Independent contractors usually do not create a PE if they work for multiple clients. If they act exclusively for you and sign contracts, they may be seen as dependent agents.
Q. What records must be maintained for permanent establishment tax compliance in Finland?
You must keep local bookkeeping records, payroll data, and all relevant business invoices. These documents must be stored for at least six years for audit purposes.
Q. How do tax authorities in Finland detect unregistered permanent establishments?
Authorities use social security data, VAT filings, and international information exchanges to find active businesses.
Q. Can digital businesses or SaaS companies create a permanent establishment without a physical office in Finland?
Yes, they can trigger a PE through local servers or agents who habitually close sales deals. Digital presence alone is rarely a PE, but local support staff changes the math.
Q. What happens if a permanent establishment is identified retroactively in Finland?
The company must pay all back taxes plus significant interest and administrative fines. The tax office may also audit several previous years of business activity.
Q. How does a permanent establishment in Finland impact global profit allocation and transfer pricing policies?
You must use arm’s length principles to move profits and costs between the HQ and the PE. This requires detailed documentation to justify the prices to both tax authorities.
Q. Can cross-border intercompany services trigger permanent establishment exposure in Finland?

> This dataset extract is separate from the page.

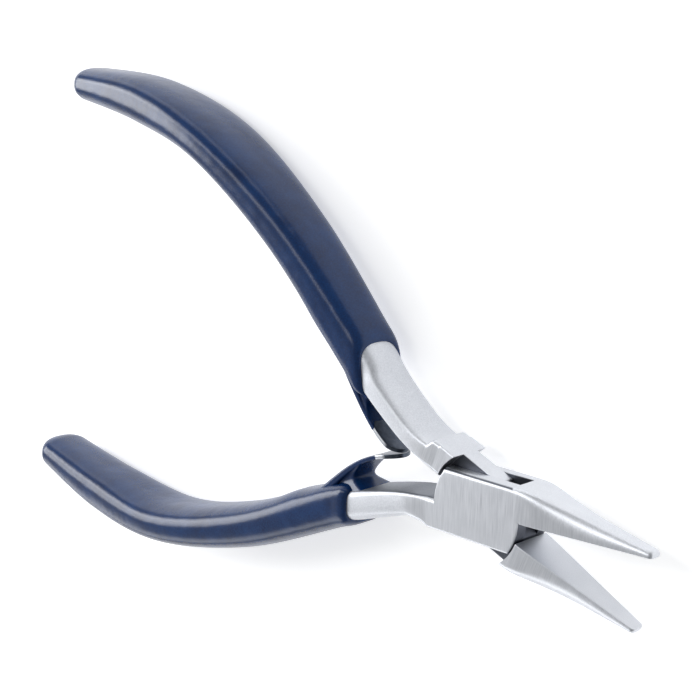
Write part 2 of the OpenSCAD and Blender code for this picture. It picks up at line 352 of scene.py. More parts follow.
def forged_rings(side, shoulder_x):
    """All rings of a half. In the joint they stand square to x; on the handle they turn with its spine. The
    jaw keeps a narrow flat on its back and sides and a crisp edge round its face, and the handle's corners
    take almost all of its thickness."""
    rows = handle_rows(side)
    x, low, high = joint_outline()
    wide = half_t + (tip_w - half_t) * taper(x)
    round_off = smooth((x - 5) / 13)
    low_corner = (edge_r + (-low - BACK_FLAT - edge_r) * round_off,
                  edge_r + (wide - SIDE_FLAT - edge_r) * smooth((x - 5) / 15), 2 + 0.2 * round_off)
    crisp = np.where(x > cheek_r, FACE_EDGE, edge_r * 0.5)
    base = np.stack([x, 0 * x], -1)
    up = np.stack([0 * x, 0 * x + 1], -1)
    joint = bar_along(base, up, low, high, wide, low_corner, (crisp, crisp, 2 + 0 * x))

    tip = np.radians(np.linspace(12, 84, 7))
    tip_low = low[0] + TIP_R * (1 - np.cos(tip))
    tip_wide = wide[0] - TIP_R * (1 - np.cos(tip))
    tip_up = np.stack([0 * tip, 0 * tip + 1], -1)
    tip_base = np.stack([jaw_reach - TIP_R + TIP_R * np.sin(tip), 0 * tip], -1)
    tip_crisp = FACE_EDGE + 0 * tip
    tip_rings = bar_along(tip_base, tip_up, tip_low, 0 * tip, tip_wide,
                          (-tip_low - BACK_FLAT, tip_wide - SIDE_FLAT, 2 + 0 * tip),
                          (tip_crisp, tip_crisp, 2 + 0 * tip))[::-1]

    u = np.concatenate([np.linspace(0, 3, 90), np.linspace(3, CAP_START, 170)[1:]])
    v = along(rows, u)
    centre, way = spine(rows, u)
    bent = smooth((-centre[:, 0] - shank_x) / 4)[:, None]
    way = way * bent + np.array([-1.0, 0.0]) * (1 - bent)
    way /= np.linalg.norm(way, axis=1, keepdims=True)
    out = np.stack([way[:, 1], -way[:, 0]], -1)
    blend = smooth((-centre[:, 0] - shank_x) / 3)
    a, b = v[:, 2], v[:, 3]
    step = np.maximum(half_h - centre[:, 1] - a, 0) * (1 - smooth((-centre[:, 0] - shoulder_x) / 0.9))

    def corner(power):
        return (edge_r + (CORNER_SHARE * a - edge_r) * blend, edge_r + (CORNER_SHARE * b - edge_r) * blend,
                2 + (power - 2) * blend)

    handle = bar_along(centre, out, -a, a + step, b, corner(v[:, 5]), corner(v[:, 4]))
    t = np.radians(np.linspace(0, 87, 14))[1:]
    end_centre, end_way, end_out, end_a, end_b = (np.repeat(k[-1:], len(t), 0)
                                                  for k in (centre, way, out, a, b))
    shrink = np.cos(t)
    ends = (CORNER_SHARE * end_a * shrink, CORNER_SHARE * end_b * shrink, v[-1, 4] + 0 * t)
    cap = bar_along(end_centre + end_way * CAP_LONG * np.sin(t)[:, None], end_out,
                    -end_a * shrink, end_a * shrink, end_b * shrink, ends, ends)
    return np.concatenate([tip_rings, joint, handle, cap])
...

Yes, if the services involve employees spending significant time on-site at a Finnish facility. The nature and duration of the service work determine the level of exposure.
Q. How does permanent establishment status in Finland affect tax treaty benefits and withholding tax relief?
A PE usually allows you to access treaty benefits to avoid being taxed twice. However, you must follow specific filing procedures to claim these exemptions correctly.
Q. What restructuring options are available if an international business unintentionally creates a permanent establishment in Finland?
You can incorporate a subsidiary to house the activity or limit the local staff’s authority.